-- Supplied information --
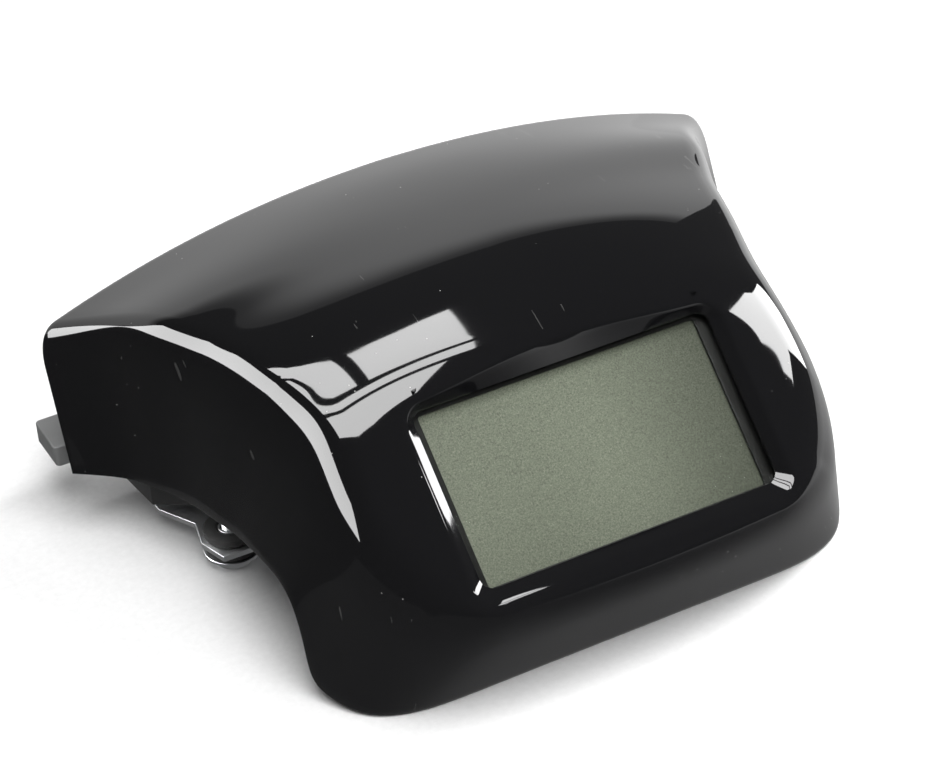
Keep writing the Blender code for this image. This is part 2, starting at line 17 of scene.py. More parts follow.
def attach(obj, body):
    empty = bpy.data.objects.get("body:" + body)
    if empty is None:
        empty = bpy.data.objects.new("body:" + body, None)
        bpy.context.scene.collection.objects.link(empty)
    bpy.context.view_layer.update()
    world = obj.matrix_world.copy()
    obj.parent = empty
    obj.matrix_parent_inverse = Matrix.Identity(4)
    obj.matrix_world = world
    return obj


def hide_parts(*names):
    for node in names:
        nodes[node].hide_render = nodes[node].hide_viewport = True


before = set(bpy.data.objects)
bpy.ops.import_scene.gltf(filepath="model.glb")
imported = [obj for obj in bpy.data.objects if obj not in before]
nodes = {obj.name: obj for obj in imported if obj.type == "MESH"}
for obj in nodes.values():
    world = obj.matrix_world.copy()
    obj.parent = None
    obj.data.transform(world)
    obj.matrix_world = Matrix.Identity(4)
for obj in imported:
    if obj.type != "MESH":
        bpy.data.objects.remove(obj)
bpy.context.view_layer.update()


# ---------------------------------------------------------------------------------------------
# Circuit board: 1.6 mm glass-fibre board under green solder resist, with etched copper tracks
# that show through as a paler green.  It drops into the front half of the case.
# ---------------------------------------------------------------------------------------------
class Value:
    """A shader socket that adds Math nodes when Python arithmetic is done on it."""

    def __init__(self, tree, socket):
        self.tree = tree
        self.socket = socket

    def node(self, kind, settings=None, *values, output=0, **named):
        """Add any node: its settings first, then the values or links of its sockets."""
        made = self.tree.nodes.new(kind)
        for key, setting in (settings or {}).items():
            if key == "stops":
                for _ in range(len(setting) - 2):
                    made.color_ramp.elements.new(0.5)
                for element, (where, colour) in zip(made.color_ramp.elements, setting):
                    element.position = where
                    element.color = colour
            else:
                setattr(made, key, setting)
        for key, value in list(enumerate(values)) + list(named.items()):
            socket = made.inputs[key.replace("_", " ") if isinstance(key, str) else key]
            if isinstance(value, Value):
                self.tree.links.new(value.socket, socket)
            elif value is not None:
                socket.default_value = value
        return Value(self.tree, made.outputs[output])

    def maths(self, operation, *values):
        return self.node("ShaderNodeMath", {"operation": operation}, *values)

    def __add__(self, other):
        return self.maths("ADD", self, other)

    __radd__ = __add__

    def __mul__(self, other):
        return self.maths("MULTIPLY", self, other)

    __rmul__ = __mul__

    def __sub__(self, other):
        return self.maths("SUBTRACT", self, other)

    def __rsub__(self, other):
        return self.maths("SUBTRACT", other, self)

    def above(self, limit):
        """1 where this value is over the limit, else 0."""
        return self.maths("GREATER_THAN", self, limit)

    def noise(self, scale, detail=2.0, roughness=0.5):
        """Cloudy noise read at this place."""
        return self.node("ShaderNodeTexNoise", None, self, Scale=scale, Detail=detail,
                         Roughness=roughness)

    def stretched(self, scale):
        """This place with its axes scaled, for grain that runs along a piece."""
        return self.node("ShaderNodeMapping", None, self, Scale=scale)

    def blend(self, low, high):
        """A colour between two, mixed by this value."""
        mixed = self.node("ShaderNodeMix", {"data_type": "RGBA"}, output=2, Factor=self)
        mixed.socket.node.inputs[6].default_value = (*low, 1)
        mixed.socket.node.inputs[7].default_value = (*high, 1)
        return mixed

    def bump(self, depth, strength=1.0):
        """A surface normal that follows this height, whose full depth is in metres."""
        return self.node("ShaderNodeBump", None, Strength=strength, Distance=depth, Height=self)

    def feed(self, shader, name):
        """Link this value into one of the shader's sockets."""
        self.tree.links.new(self.socket, shader.inputs[name])


def new_finish(name, colour, roughness, metallic=0.0):
    """A Principled material: itself, its shader, and its object coordinates as a Value."""
    made = bpy.data.materials.new(name)
    made.use_nodes = True
    shader = made.node_tree.nodes["Principled BSDF"]
    shader.inputs["Base Color"].default_value = (*colour, 1)
    shader.inputs["Roughness"].default_value = roughness
    shader.inputs["Metallic"].default_value = metallic
    place = made.node_tree.nodes.new("ShaderNodeTexCoord")
    return made, shader, Value(made.node_tree, place.outputs["Object"])


def add_piece(name, mesh, look, slot, *replaced):
    """Turn a bmesh in metres into a piece that rides on the cluster and replaces CAD nodes."""
    data = bpy.data.meshes.new(name)
    mesh.to_mesh(data)
    mesh.free()
    data.materials.append(look)
    data.shade_smooth()
    data.set_sharp_from_angle(angle=math.radians(38))
    thing = bpy.data.objects.new(name, data)
    bpy.context.scene.collection.objects.link(thing)
    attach(thing, "root")
    if replaced:
        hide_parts(*replaced)
    return thing


def rounded_twin(node, look, slot, radius, segments=2):
    """A finer copy of a CAD node, its hard edges rounded over as a mould leaves them."""
    mesh = bmesh.new()
    mesh.from_mesh(nodes[node].data)
    bmesh.ops.remove_doubles(mesh, verts=mesh.verts, dist=0.000005)
    bmesh.ops.dissolve_limit(mesh, angle_limit=math.radians(1.0), verts=mesh.verts,
                             edges=mesh.edges)
    hard = [e for e in mesh.edges
            if len(e.link_faces) == 2 and e.calc_face_angle() > math.radians(32)]
    bmesh.ops.bevel(mesh, geom=hard, offset=radius * 0.001, segments=segments, profile=0.5,
                    affect="EDGES", material=-1, clamp_overlap=True)
    return add_piece(node + "_rounded", mesh, look, slot, node)


def board_finish():
    made, shader, place = new_finish("solder_resist", (0.01, 0.09, 0.035), 0.32)
    lines = place.node("ShaderNodeTexBrick", {"offset": 0.35, "squash": 0.6, "squash_frequency": 3},
                       place, Scale=190.0, Mortar_Size=0.06, Mortar_Smooth=0.1, Bias=0.0,
                       Brick_Width=1.7, Row_Height=0.21, output=1)
    patches = place.noise(60.0, 1.0).above(0.52)
    tracks = lines * patches
    tracks.blend((0.008, 0.075, 0.03), (0.03, 0.19, 0.07)).feed(shader, "Base Color")
    (tracks + place.noise(900.0, 2.0) * 0.2).bump(0.00004).feed(shader, "Normal")
    return made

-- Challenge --
Reproduce the entire listing word for word.

-- Correct answer --
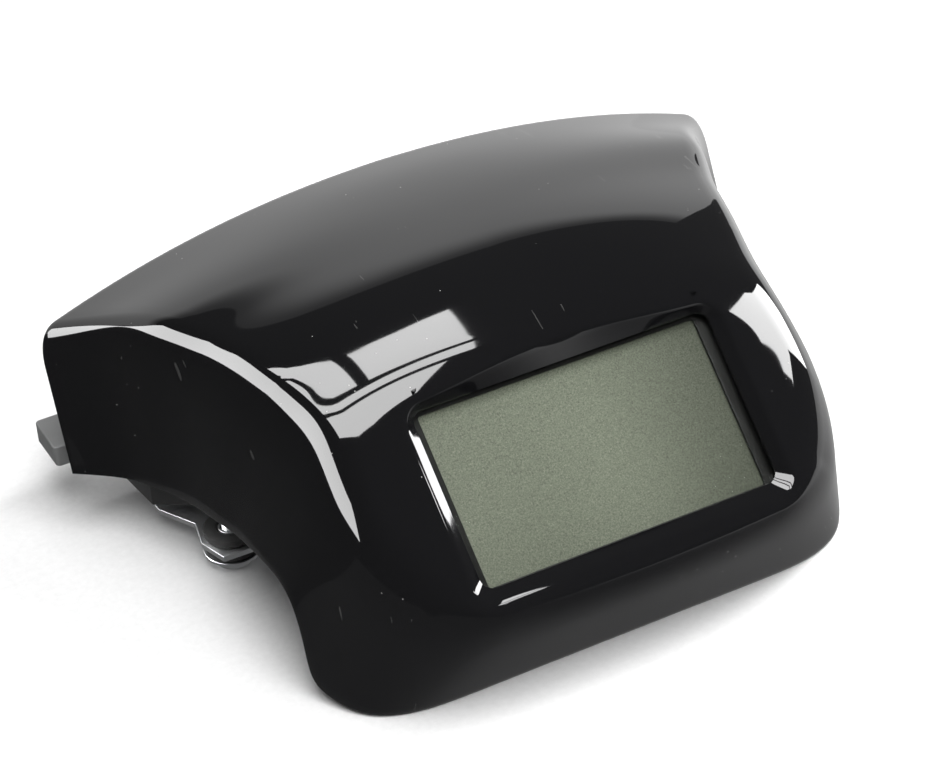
Keep writing the Blender code for this image. This is part 2, starting at line 17 of scene.py. More parts follow.
def attach(obj, body):
    empty = bpy.data.objects.get("body:" + body)
    if empty is None:
        empty = bpy.data.objects.new("body:" + body, None)
        bpy.context.scene.collection.objects.link(empty)
    bpy.context.view_layer.update()
    world = obj.matrix_world.copy()
    obj.parent = empty
    obj.matrix_parent_inverse = Matrix.Identity(4)
    obj.matrix_world = world
    return obj


def hide_parts(*names):
    for node in names:
        nodes[node].hide_render = nodes[node].hide_viewport = True


before = set(bpy.data.objects)
bpy.ops.import_scene.gltf(filepath="model.glb")
imported = [obj for obj in bpy.data.objects if obj not in before]
nodes = {obj.name: obj for obj in imported if obj.type == "MESH"}
for obj in nodes.values():
    world = obj.matrix_world.copy()
    obj.parent = None
    obj.data.transform(world)
    obj.matrix_world = Matrix.Identity(4)
for obj in imported:
    if obj.type != "MESH":
        bpy.data.objects.remove(obj)
bpy.context.view_layer.update()


# ---------------------------------------------------------------------------------------------
# Circuit board: 1.6 mm glass-fibre board under green solder resist, with etched copper tracks
# that show through as a paler green.  It drops into the front half of the case.
# ---------------------------------------------------------------------------------------------
class Value:
    """A shader socket that adds Math nodes when Python arithmetic is done on it."""

    def __init__(self, tree, socket):
        self.tree = tree
        self.socket = socket

    def node(self, kind, settings=None, *values, output=0, **named):
        """Add any node: its settings first, then the values or links of its sockets."""
        made = self.tree.nodes.new(kind)
        for key, setting in (settings or {}).items():
            if key == "stops":
                for _ in range(len(setting) - 2):
                    made.color_ramp.elements.new(0.5)
                for element, (where, colour) in zip(made.color_ramp.elements, setting):
                    element.position = where
                    element.color = colour
            else:
                setattr(made, key, setting)
        for key, value in list(enumerate(values)) + list(named.items()):
            socket = made.inputs[key.replace("_", " ") if isinstance(key, str) else key]
            if isinstance(value, Value):
                self.tree.links.new(value.socket, socket)
            elif value is not None:
                socket.default_value = value
        return Value(self.tree, made.outputs[output])

    def maths(self, operation, *values):
        return self.node("ShaderNodeMath", {"operation": operation}, *values)

    def __add__(self, other):
        return self.maths("ADD", self, other)

    __radd__ = __add__

    def __mul__(self, other):
        return self.maths("MULTIPLY", self, other)

    __rmul__ = __mul__

    def __sub__(self, other):
        return self.maths("SUBTRACT", self, other)

    def __rsub__(self, other):
        return self.maths("SUBTRACT", other, self)

    def above(self, limit):
        """1 where this value is over the limit, else 0."""
        return self.maths("GREATER_THAN", self, limit)

    def noise(self, scale, detail=2.0, roughness=0.5):
        """Cloudy noise read at this place."""
        return self.node("ShaderNodeTexNoise", None, self, Scale=scale, Detail=detail,
                         Roughness=roughness)

    def stretched(self, scale):
        """This place with its axes scaled, for grain that runs along a piece."""
        return self.node("ShaderNodeMapping", None, self, Scale=scale)

    def blend(self, low, high):
        """A colour between two, mixed by this value."""
        mixed = self.node("ShaderNodeMix", {"data_type": "RGBA"}, output=2, Factor=self)
        mixed.socket.node.inputs[6].default_value = (*low, 1)
        mixed.socket.node.inputs[7].default_value = (*high, 1)
        return mixed

    def bump(self, depth, strength=1.0):
        """A surface normal that follows this height, whose full depth is in metres."""
        return self.node("ShaderNodeBump", None, Strength=strength, Distance=depth, Height=self)

    def feed(self, shader, name):
        """Link this value into one of the shader's sockets."""
        self.tree.links.new(self.socket, shader.inputs[name])


def new_finish(name, colour, roughness, metallic=0.0):
    """A Principled material: itself, its shader, and its object coordinates as a Value."""
    made = bpy.data.materials.new(name)
    made.use_nodes = True
    shader = made.node_tree.nodes["Principled BSDF"]
    shader.inputs["Base Color"].default_value = (*colour, 1)
    shader.inputs["Roughness"].default_value = roughness
    shader.inputs["Metallic"].default_value = metallic
    place = made.node_tree.nodes.new("ShaderNodeTexCoord")
    return made, shader, Value(made.node_tree, place.outputs["Object"])


def add_piece(name, mesh, look, slot, *replaced):
    """Turn a bmesh in metres into a piece that rides on the cluster and replaces CAD nodes."""
    data = bpy.data.meshes.new(name)
    mesh.to_mesh(data)
    mesh.free()
    data.materials.append(look)
    data.shade_smooth()
    data.set_sharp_from_angle(angle=math.radians(38))
    thing = bpy.data.objects.new(name, data)
    bpy.context.scene.collection.objects.link(thing)
    attach(thing, "root")
    if replaced:
        hide_parts(*replaced)
    return thing


def rounded_twin(node, look, slot, radius, segments=2):
    """A finer copy of a CAD node, its hard edges rounded over as a mould leaves them."""
    mesh = bmesh.new()
    mesh.from_mesh(nodes[node].data)
    bmesh.ops.remove_doubles(mesh, verts=mesh.verts, dist=0.000005)
    bmesh.ops.dissolve_limit(mesh, angle_limit=math.radians(1.0), verts=mesh.verts,
                             edges=mesh.edges)
    hard = [e for e in mesh.edges
            if len(e.link_faces) == 2 and e.calc_face_angle() > math.radians(32)]
    bmesh.ops.bevel(mesh, geom=hard, offset=radius * 0.001, segments=segments, profile=0.5,
                    affect="EDGES", material=-1, clamp_overlap=True)
    return add_piece(node + "_rounded", mesh, look, slot, node)


def board_finish():
    made, shader, place = new_finish("solder_resist", (0.01, 0.09, 0.035), 0.32)
    lines = place.node("ShaderNodeTexBrick", {"offset": 0.35, "squash": 0.6, "squash_frequency": 3},
                       place, Scale=190.0, Mortar_Size=0.06, Mortar_Smooth=0.1, Bias=0.0,
                       Brick_Width=1.7, Row_Height=0.21, output=1)
    patches = place.noise(60.0, 1.0).above(0.52)
    tracks = lines * patches
    tracks.blend((0.008, 0.075, 0.03), (0.03, 0.19, 0.07)).feed(shader, "Base Color")
    (tracks + place.noise(900.0, 2.0) * 0.2).bump(0.00004).feed(shader, "Normal")
    return made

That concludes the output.